On ne voit pas l’utilité de souligner ce procédé, qui en plus d’avoir été maint fois utilisé au théâtre, devient ici superflu. Je déplore la présence et la taille de l’écran, qui mange littéralement le plateau. La scène devient figée, le plateau immobile, et le regard est involontairement attiré par l’écran alors que ce qui se joue dans les corps devant nous reste à mon sens le plus fascinant. Ce procédé en ce moment utilisé dans « 2666 » de Julien Gosselin ou chez Jatahy sous d’autres formes, perd de sa force ici.

Encore un mot...

J’ai aimé la mise en scène, hors captation filmique, que Cyril Teste signe avec « Nobody ». Il a choisi un texte qui résonne pour une génération entière (d’ailleurs présents dans la salle). 

Je déplore l’utilisation de l’écran qui ajoute une distance dont on se serait passé. Mais l’expérience reste totale et l’on peut la prolonger avec « Toni Erdmann » de Maren Ade, en ce moment sur les écrans.

Une phrase

“Fact, fact, fact, zéro opinion, c’est une garantie pour la vie », assène une collègue à Jean Personne.

L'auteur

Falk Richter travaille depuis 1994 pour de nombreux théâtres nationaux et internationaux renommés. Ses pièces, qui se font le témoin d’une brûlante actualité, sont traduites dans plus de 30 langues. Engagé et insolent : pour l'allemand Falk Richter, le théâtre doit être politique. Dans sa ligne de mire : l'extrême droite, et tout particulièrement PEGIDA et "Alternative pour l'Allemagne ».

Le metteur en scène, Cyril Teste, s’est intéressé aux arts plastiques avant de se consacrer au théâtre.
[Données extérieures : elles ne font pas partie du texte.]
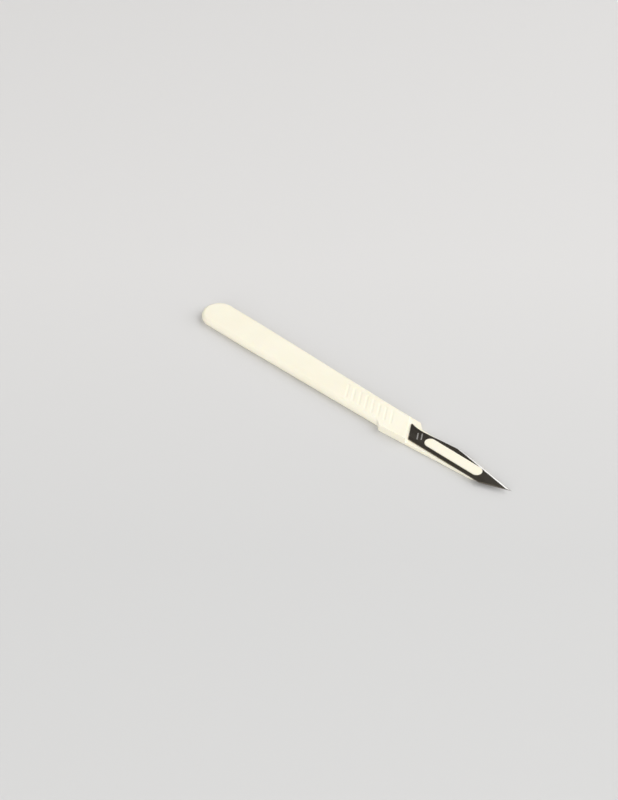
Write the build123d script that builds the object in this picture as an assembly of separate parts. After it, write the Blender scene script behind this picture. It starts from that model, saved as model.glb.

Porté par le désir de mettre en scène, il impulse en 2000 avec Julien Boizard - créateur lumière et Nihil Bordures - compositeur, le Collectif MxM, noyau créatif modulable d’artistes et techniciens dont il devient directeur artistique. Avec la peinture et le théâtre pour compagnons, Cyril Teste pose sur la scène un regard d’auteur, plasticien et vidéaste.